• Goal: Give back all the data exactly, line by line.

┌─ Data rows

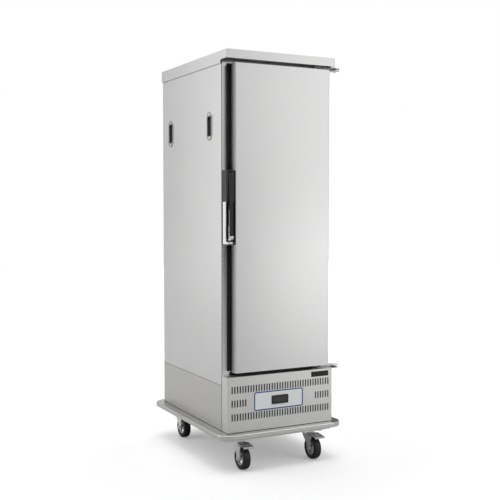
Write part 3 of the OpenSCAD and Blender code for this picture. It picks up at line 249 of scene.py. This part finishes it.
mats = {
    "panel_steel": brushed("satin_panel", (0.76, 0.76, 0.755), 0.36),
    "cap_steel": brushed("satin_cap", (0.76, 0.76, 0.755), 0.36, ALONG_X, 0.02, 0.012),
    "door_steel": brushed("satin_door", (0.76, 0.76, 0.755), 0.36),
    "cover_steel": brushed("satin_cover", (0.77, 0.768, 0.75), 0.36, ALONG_X),
    # The lower panels get a darker copy of the satin steel: painted shade low on the cart
    "lower_steel": brushed("satin_lower_shaded", (0.66, 0.655, 0.635), 0.36),
    # Its faces that look up are painted darker: painted shade
    "platform_steel": brushed("satin_platform_shaded_top", (0.7, 0.7, 0.685), 0.34, EVEN, 0.002, 0.008,
                              shaded_top=(0.38, 0.38, 0.37)),
    "liner_steel": brushed("satin_liner", (0.74, 0.74, 0.74), 0.32, (1, 1, 0.05), 0.008, 0.01),
    "polished_steel": brushed("polished_sheet", (0.76, 0.765, 0.77), 0.2),
    # The hinges get a brighter copy of the satin steel: painted light against the shade round them
    "hinge_steel": brushed("satin_hinge_brightened", (0.98, 0.98, 0.975), 0.42, EVEN, 0.004, 0.01),
    # The grips get a darker copy of the satin steel: painted shade of their recesses
    "grip_steel": brushed("satin_grip_shaded", (0.42, 0.42, 0.42), 0.3),
    "zinc": plated("zinc_plate", (0.9, 0.9, 0.9), 0.36, 70, 0.004, 0.015),
    "pedal_steel": plated("pressed_steel", (0.55, 0.55, 0.54), 0.3, 60, 0.006, 0.03),
    "hub_zinc": plated("bright_hub", (0.88, 0.88, 0.88), 0.34, 120, 0.006, 0.03),
    "copper_aluminium": plated("fin_metal", (0.78, 0.77, 0.75), 0.34, 300, 0.1),
    "copper": plated("copper_tube", (0.8, 0.46, 0.31), 0.26, 60, 0.05, 0.16),
    "chrome": mirror_chrome("chrome_plate", (0.88, 0.885, 0.89), 0.08),
    "satin_chrome": mirror_chrome("satin_chrome", (0.9, 0.9, 0.9), 0.24),
    "dark_plastic": moulded("dark_plastic", (0.028, 0.028, 0.029), 0.4, 1300, 0.06),
    "black_plastic": moulded("black_plastic", (0.011, 0.011, 0.012), 0.34, 1600, 0.05),
    "badge_black": moulded("badge_black", (0.004, 0.004, 0.004), 0.45, 1600, 0.04),
    # Near-black filter foam: painted shade behind the cover's slots
    "filter_foam_shade": moulded("filter_foam_shade", (0.004, 0.004, 0.004), 0.9, 600, 0.5, 0.2),
    "gasket_rubber": moulded("gasket_rubber", (0.06, 0.06, 0.063), 0.6, 900, 0.15),
    # Near-black sealant: painted shade of the seams and gaps it lies in
    "sealant_dark_as_shade": moulded("sealant_dark_as_shade", (0.02, 0.02, 0.021), 0.55, 900, 0.1),
    "dark_metal": moulded("motor_paint", (0.07, 0.07, 0.075), 0.5, 700, 0.2),
    "black_paint": moulded("enamel", (0.02, 0.02, 0.022), 0.22, 300, 0.08, 0.1, coat=0.5),
    "blue_ink": moulded("blue_ink", (0.035, 0.10, 0.30), 0.34, 900, 0.04, 0.06),
    "light_plastic": printed_film("plate_film", (0.93, 0.94, 0.95)),
    "display_glass": dark_glass("display_glass", (0.02, 0.02, 0.018), 0.16),
    "foam": foamed("foam", (0.86, 0.8, 0.6)),
    "tyre": tread_rubber("tyre_rubber", (0.012, 0.012, 0.0125)),
}

# Nodes whose finish differs from that of their slot in the record
special = {
    "door_skin": "door_steel", "vent_cover": "cover_steel", "top_cap": "cap_steel",
    "inner_liner": "liner_steel", "door_liner": "liner_steel",
    "left_tray_rack": "liner_steel", "right_tray_rack": "liner_steel",
    "left_grips": "grip_steel", "right_grips": "grip_steel",
    "latch_lever": "black_plastic", "badge_plate": "badge_black",
    "hinge_brackets": "hinge_steel", "door_hinge_plates": "hinge_steel",
    "latch_bezel": "satin_chrome", "lever_tip": "satin_chrome",
    "front_left_pedal": "pedal_steel", "front_right_pedal": "pedal_steel",
}
for part in frame["record"]["subparts"]:
    name = part["node"]
    slots = node[name].data.materials
    slots.clear()
    slots.append(mats[special.get(name, part["material_slot"])])


# ---------------------------------------------------------------- mesh helpers

def row(bm, points):
    return [bm.verts.new(p) for p in points]


def skin(bm, rows, closed=False):
    """Faces between rows, each of them a ring of points.

    closed joins the last row to the first one. Otherwise both end rows get a cap.
    """
    for a, b in zip(rows, rows[1:] + rows[:1] if closed else rows[1:]):
        for i in range(len(a)):
            j = (i + 1) % len(a)
            bm.faces.new((a[i], a[j], b[j], b[i]))
    if not closed:
        bm.faces.new(rows[0][::-1])
        bm.faces.new(rows[-1])


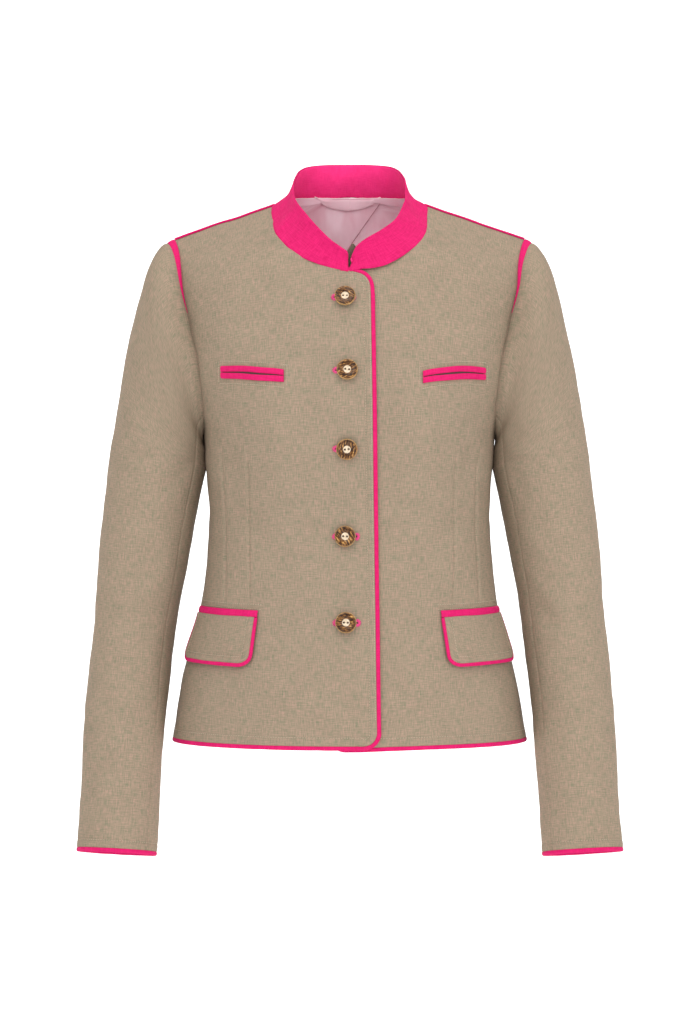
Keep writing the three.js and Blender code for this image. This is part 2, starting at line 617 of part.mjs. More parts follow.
// Front edge and hem piping: down the lap's edge, round its corner and along the hem to the side seam
function lapLine(side) {
  const main = side === "left" ? 1 : -1;
  const hem = BODY_ROWS[0].frontZ;
  const top = BODY_ROWS[NECK_ROW.front].frontZ;
  const place = (row, s, near) => {
    const { point, out } = onBody("front", row, s, depthOf(side, body("front", row, s)[0]));
    return sided(main, { point: add(point, [0, 0, -near * hemDrop(side, point[0])]), out });
  };
  const rowAtZ = (z) => solve((row) => through(BODY_ROWS, row, "frontZ"), z, 0, NECK_ROW.front);
  const corner = side === "left" ? [] : [1.6, 3.6, 7, 12, 18].map((below) => rowAtZ(top - below));
  const down = [...FRONT_ROWS].reverse().filter((row) => row < 10.4 && row >= 0.5);
  const low = [HEM_CORNER, 6.5, 2.6, 0.6].map((above) => rowAtZ(hem + above));
  const edge = [...corner, rowAtZ(top - 26), ...down, ...low].map((row) => {
    const z = through(BODY_ROWS, row, "frontZ");
    return place(row, shareAtX("front", row, -lapEdge(side, z)), smoothstep(hem + 24 - z, 0, 24));
  });
  const start = shareAtX("front", 0, lapEdge(side, hem));
  const along = [-start * 0.6, 0, ...FRONT_SHARES].map((s) => place(0, Math.min(s, 1 - SEAM_SHARE), 1));
  return [...edge, ...along];
}
function frontPiping(side) {
  const main = side === "left" ? 1 : -1;
  const line = lapLine(side).map(({ point, out }) => ({ point: add(point, out, -WALL / 2), out }));
  return strip(stationsAlong(line, main, PIPING.width / 2 + SEAM), PIPING.width, PIPING.thick);
}
function backHemPiping() {
  const half = [...BACK_SHARES.slice(1, -1), 1 - SEAM_SHARE];
  const line = [...half.map((s) => -s).reverse(), 0, ...half].map((s) => {
    const { point, out } = onBody("back", 0, s, -WALL / 2);
    return { point, out };
  });
  return strip(stationsAlong(line, -1, PIPING.width / 2 + SEAM), PIPING.width, PIPING.thick);
}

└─

• Solution:
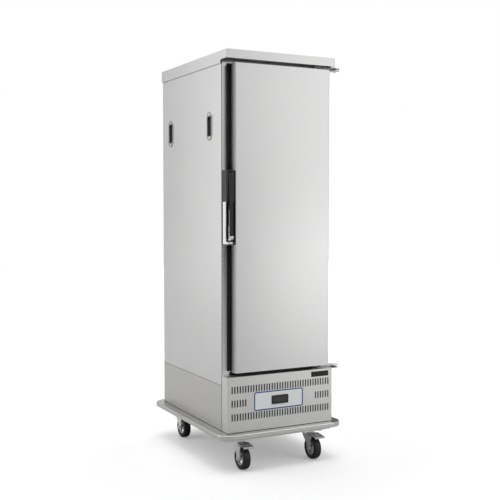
Write part 3 of the OpenSCAD and Blender code for this picture. It picks up at line 249 of scene.py. This part finishes it.
mats = {
    "panel_steel": brushed("satin_panel", (0.76, 0.76, 0.755), 0.36),
    "cap_steel": brushed("satin_cap", (0.76, 0.76, 0.755), 0.36, ALONG_X, 0.02, 0.012),
    "door_steel": brushed("satin_door", (0.76, 0.76, 0.755), 0.36),
    "cover_steel": brushed("satin_cover", (0.77, 0.768, 0.75), 0.36, ALONG_X),
    # The lower panels get a darker copy of the satin steel: painted shade low on the cart
    "lower_steel": brushed("satin_lower_shaded", (0.66, 0.655, 0.635), 0.36),
    # Its faces that look up are painted darker: painted shade
    "platform_steel": brushed("satin_platform_shaded_top", (0.7, 0.7, 0.685), 0.34, EVEN, 0.002, 0.008,
                              shaded_top=(0.38, 0.38, 0.37)),
    "liner_steel": brushed("satin_liner", (0.74, 0.74, 0.74), 0.32, (1, 1, 0.05), 0.008, 0.01),
    "polished_steel": brushed("polished_sheet", (0.76, 0.765, 0.77), 0.2),
    # The hinges get a brighter copy of the satin steel: painted light against the shade round them
    "hinge_steel": brushed("satin_hinge_brightened", (0.98, 0.98, 0.975), 0.42, EVEN, 0.004, 0.01),
    # The grips get a darker copy of the satin steel: painted shade of their recesses
    "grip_steel": brushed("satin_grip_shaded", (0.42, 0.42, 0.42), 0.3),
    "zinc": plated("zinc_plate", (0.9, 0.9, 0.9), 0.36, 70, 0.004, 0.015),
    "pedal_steel": plated("pressed_steel", (0.55, 0.55, 0.54), 0.3, 60, 0.006, 0.03),
    "hub_zinc": plated("bright_hub", (0.88, 0.88, 0.88), 0.34, 120, 0.006, 0.03),
    "copper_aluminium": plated("fin_metal", (0.78, 0.77, 0.75), 0.34, 300, 0.1),
    "copper": plated("copper_tube", (0.8, 0.46, 0.31), 0.26, 60, 0.05, 0.16),
    "chrome": mirror_chrome("chrome_plate", (0.88, 0.885, 0.89), 0.08),
    "satin_chrome": mirror_chrome("satin_chrome", (0.9, 0.9, 0.9), 0.24),
    "dark_plastic": moulded("dark_plastic", (0.028, 0.028, 0.029), 0.4, 1300, 0.06),
    "black_plastic": moulded("black_plastic", (0.011, 0.011, 0.012), 0.34, 1600, 0.05),
    "badge_black": moulded("badge_black", (0.004, 0.004, 0.004), 0.45, 1600, 0.04),
    # Near-black filter foam: painted shade behind the cover's slots
    "filter_foam_shade": moulded("filter_foam_shade", (0.004, 0.004, 0.004), 0.9, 600, 0.5, 0.2),
    "gasket_rubber": moulded("gasket_rubber", (0.06, 0.06, 0.063), 0.6, 900, 0.15),
    # Near-black sealant: painted shade of the seams and gaps it lies in
    "sealant_dark_as_shade": moulded("sealant_dark_as_shade", (0.02, 0.02, 0.021), 0.55, 900, 0.1),
    "dark_metal": moulded("motor_paint", (0.07, 0.07, 0.075), 0.5, 700, 0.2),
    "black_paint": moulded("enamel", (0.02, 0.02, 0.022), 0.22, 300, 0.08, 0.1, coat=0.5),
    "blue_ink": moulded("blue_ink", (0.035, 0.10, 0.30), 0.34, 900, 0.04, 0.06),
    "light_plastic": printed_film("plate_film", (0.93, 0.94, 0.95)),
    "display_glass": dark_glass("display_glass", (0.02, 0.02, 0.018), 0.16),
    "foam": foamed("foam", (0.86, 0.8, 0.6)),
    "tyre": tread_rubber("tyre_rubber", (0.012, 0.012, 0.0125)),
}

# Nodes whose finish differs from that of their slot in the record
special = {
    "door_skin": "door_steel", "vent_cover": "cover_steel", "top_cap": "cap_steel",
    "inner_liner": "liner_steel", "door_liner": "liner_steel",
    "left_tray_rack": "liner_steel", "right_tray_rack": "liner_steel",
    "left_grips": "grip_steel", "right_grips": "grip_steel",
    "latch_lever": "black_plastic", "badge_plate": "badge_black",
    "hinge_brackets": "hinge_steel", "door_hinge_plates": "hinge_steel",
    "latch_bezel": "satin_chrome", "lever_tip": "satin_chrome",
    "front_left_pedal": "pedal_steel", "front_right_pedal": "pedal_steel",
}
for part in frame["record"]["subparts"]:
    name = part["node"]
    slots = node[name].data.materials
    slots.clear()
    slots.append(mats[special.get(name, part["material_slot"])])


# ---------------------------------------------------------------- mesh helpers

def row(bm, points):
    return [bm.verts.new(p) for p in points]


def skin(bm, rows, closed=False):
    """Faces between rows, each of them a ring of points.

    closed joins the last row to the first one. Otherwise both end rows get a cap.
    """
    for a, b in zip(rows, rows[1:] + rows[:1] if closed else rows[1:]):
        for i in range(len(a)):
            j = (i + 1) % len(a)
            bm.faces.new((a[i], a[j], b[j], b[i]))
    if not closed:
        bm.faces.new(rows[0][::-1])
        bm.faces.new(rows[-1])


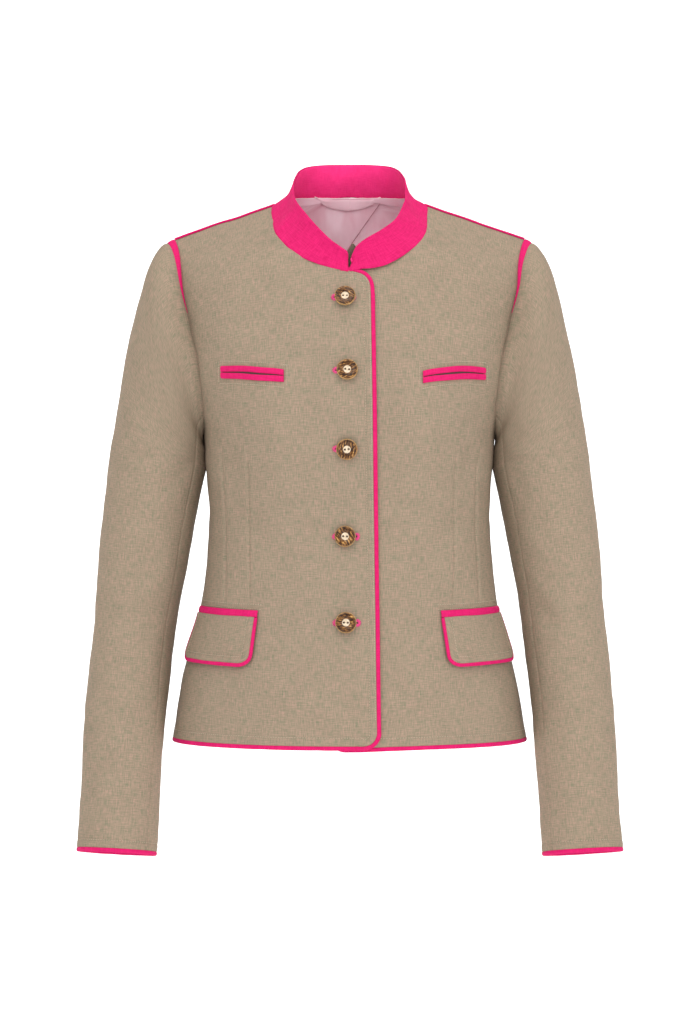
Keep writing the three.js and Blender code for this image. This is part 2, starting at line 617 of part.mjs. More parts follow.
// Front edge and hem piping: down the lap's edge, round its corner and along the hem to the side seam
function lapLine(side) {
  const main = side === "left" ? 1 : -1;
  const hem = BODY_ROWS[0].frontZ;
  const top = BODY_ROWS[NECK_ROW.front].frontZ;
  const place = (row, s, near) => {
    const { point, out } = onBody("front", row, s, depthOf(side, body("front", row, s)[0]));
    return sided(main, { point: add(point, [0, 0, -near * hemDrop(side, point[0])]), out });
  };
  const rowAtZ = (z) => solve((row) => through(BODY_ROWS, row, "frontZ"), z, 0, NECK_ROW.front);
  const corner = side === "left" ? [] : [1.6, 3.6, 7, 12, 18].map((below) => rowAtZ(top - below));
  const down = [...FRONT_ROWS].reverse().filter((row) => row < 10.4 && row >= 0.5);
  const low = [HEM_CORNER, 6.5, 2.6, 0.6].map((above) => rowAtZ(hem + above));
  const edge = [...corner, rowAtZ(top - 26), ...down, ...low].map((row) => {
    const z = through(BODY_ROWS, row, "frontZ");
    return place(row, shareAtX("front", row, -lapEdge(side, z)), smoothstep(hem + 24 - z, 0, 24));
  });
  const start = shareAtX("front", 0, lapEdge(side, hem));
  const along = [-start * 0.6, 0, ...FRONT_SHARES].map((s) => place(0, Math.min(s, 1 - SEAM_SHARE), 1));
  return [...edge, ...along];
}
function frontPiping(side) {
  const main = side === "left" ? 1 : -1;
  const line = lapLine(side).map(({ point, out }) => ({ point: add(point, out, -WALL / 2), out }));
  return strip(stationsAlong(line, main, PIPING.width / 2 + SEAM), PIPING.width, PIPING.thick);
}
function backHemPiping() {
  const half = [...BACK_SHARES.slice(1, -1), 1 - SEAM_SHARE];
  const line = [...half.map((s) => -s).reverse(), 0, ...half].map((s) => {
    const { point, out } = onBody("back", 0, s, -WALL / 2);
    return { point, out };
  });
  return strip(stationsAlong(line, -1, PIPING.width / 2 + SEAM), PIPING.width, PIPING.thick);
}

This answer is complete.